Sunday, January 1, 2012

THE SUNDAY COLLECTS: EPIPHANY OF THE LORD

I invite you to reflect with me for a few moments on the Collect or Opening Prayer for the Epiphany of the Lord.


O God, who on this day revealed your Only Begotten Son to the nations by the guidance of a star, grant in your mercy that we, who know you already by faith, may be brought to behold the beauty of your sublime glory. 


The celebration of Epiphany comes, for us, near the end of the Christmas Season. But as this ancient Collect reminds us, the Feast of the Epiphany is actually a lot older than Christmas!


The Collect in its present form comes to us from an eighth century Gregorian Sacramentary. And it’s fascinating the way it connects the star and the Magi to us!
The name Epiphany, the epiphany, means the revelation or the showing of the Messiah to the world he has come to save. You can see that rather obviously as Mary hold the Christ child up for the adoration of the Magi: Balthasar, Melchior, and Caspar representing all the nations of the world.


But how did this showing come about? How did the Magi find their way to the Christ child who had been born into their world? Well, every school child knows the answer to that question: the were guided by a star! Without the star, they never would have found him...just like a pillar of fire led the way for the Israelites to leave the slavery of Egypt, a bright star led the way for the nations to find their Savior.

Now that’s where the prayer comes in. For it begins by recalling that the star led the nations to the Only-begotten-Son of God. But it then asks the question: how do we find him? How do we find the Lord who promised to remain with us until the end of time?
And the answer is by faith. In his great mercy, God has planted the light of faith in our hearts: the faith first lit in the heart of the Blessed Virgin and of the Apostles and handed down through the ages as the great treasure of the Church. That faith leads us, we modern-day Magi, to find the Christ.

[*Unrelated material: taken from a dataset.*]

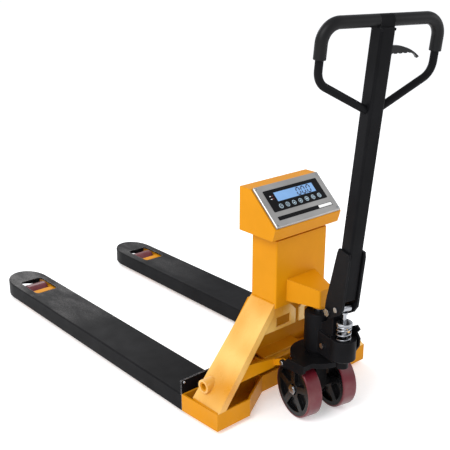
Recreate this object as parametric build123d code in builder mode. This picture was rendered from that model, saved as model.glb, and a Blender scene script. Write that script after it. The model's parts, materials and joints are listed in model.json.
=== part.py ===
"""Pallet truck scale: a hand pallet truck with weighing forks and an indicator console.

Frame: X across the truck, +Y towards the fork tips, +Z up, floor at Z = 0.
While a piece is made, the heel line of the forks is Y = 0; each piece is moved to its place
at rest when it is written.  Pieces that steer are made straight ahead about the steering axis,
and pieces of the handle are made upright about the handle's pivot.
"""

from build123d import *
import os
from math import asin, atan2, cos, degrees, hypot, radians, sin

os.makedirs("parts", exist_ok=True)

# ---------------------------------------------------------------- driving dimensions (mm)
ORIGIN_Y = 359.4          # heel line to the middle of the whole truck

FORK_SPAN = 685.0         # across both forks
FORK_LENGTH = 1220.0
FORK_WIDTH = 152.0
FORK_TOP = 72.0
SKIRT_BOTTOM = 14.0
NOSE_LENGTH = 110.0
COVER_SHEET = 5.0
COVER_BEND = 6.0
UPSTAND_TOP = 118.0       # top of the upright flange across each cover's heel
WINDOW_WIDTH = 92.0
WINDOW_LENGTH = 145.0
WINDOW_Y = 1034.5         # middle of the roller window
WINDOW_CORNER = 16.0

RAIL_X = 55.0             # fork rails, each side of the fork's middle
RAIL_SHEET = 6.0
RAIL_BOTTOM = 16.0
RAIL_TOP = 60.0
RAIL_END = 1126.0
FORK_SHAFT_Y = 910.0      # pivot of the roller bracket
FORK_SHAFT_Z = 26.0
FORK_SHAFT_R = 8.0

CELL_WIDTH = 11.0
CELL_LENGTH = 120.0
CELL_BOTTOM = 22.0
CELL_TOP = 60.0
CELL_Y = (30.0, 985.0)    # heel end of each load cell

PLATE = 6.0               # welded chassis plate
LEG_PLATE = 8.0
LEG_FOOT_X = 331.0        # top face of the sloped leg, at the height of the forks
LEG_FRONT = -160.0
LEG_REAR_LOW = -39.0
LEG_REAR_HIGH = -58.0
LEG_FLANGE = 24.0
LEG_HEAD_Z = 361.0        # where the leg's top face meets the column
FOOT_HEEL_X = 342.5
FOOT_TOE_X = 335.0
FOOT_INNER_X = 203.0
PANEL_Y = -50.0           # user side of the cross panel
LOW_WALL_Y = -85.0
LOW_WALL_X = 80.0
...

And what do we find, when we are led by this faith? We find the beauty of the sublime glory of God. For when we look upon the face of God, when we see Jesus, we see that bright shining glory which is pure love, pure goodness, pure light.


And at that moment, when we stand before the glory of God, all we can do is imitate the Magi and bow down very love....as the hymn says: “Come, let us adore him!”
So where does the light of faith lead us to behold this sublime glory? It leads us to the heart of the Church, where we eat his Body and drink his Blood, gazing upon his glory. It leads us to the every person who is poor or sick or abused or afraid or imprisoned or alone. It leads us to the quiet of our room where we kneel before the cross and bow our heads and adore him in that place deep within our hearts.


You know they’ve been singing Adeste Fideles since before the American Revolution, and some claim its opening lines are almost seven hundred years old: Adeste fideles laeti triumphantes: O come, all ye faithful, Joyful and triumphant!


O God, who on this day revealed your Only Begotten Son to the nations by the guidance of a star, grant in your mercy that we, who know you already by faith, may be brought to behold the beauty of your sublime glory.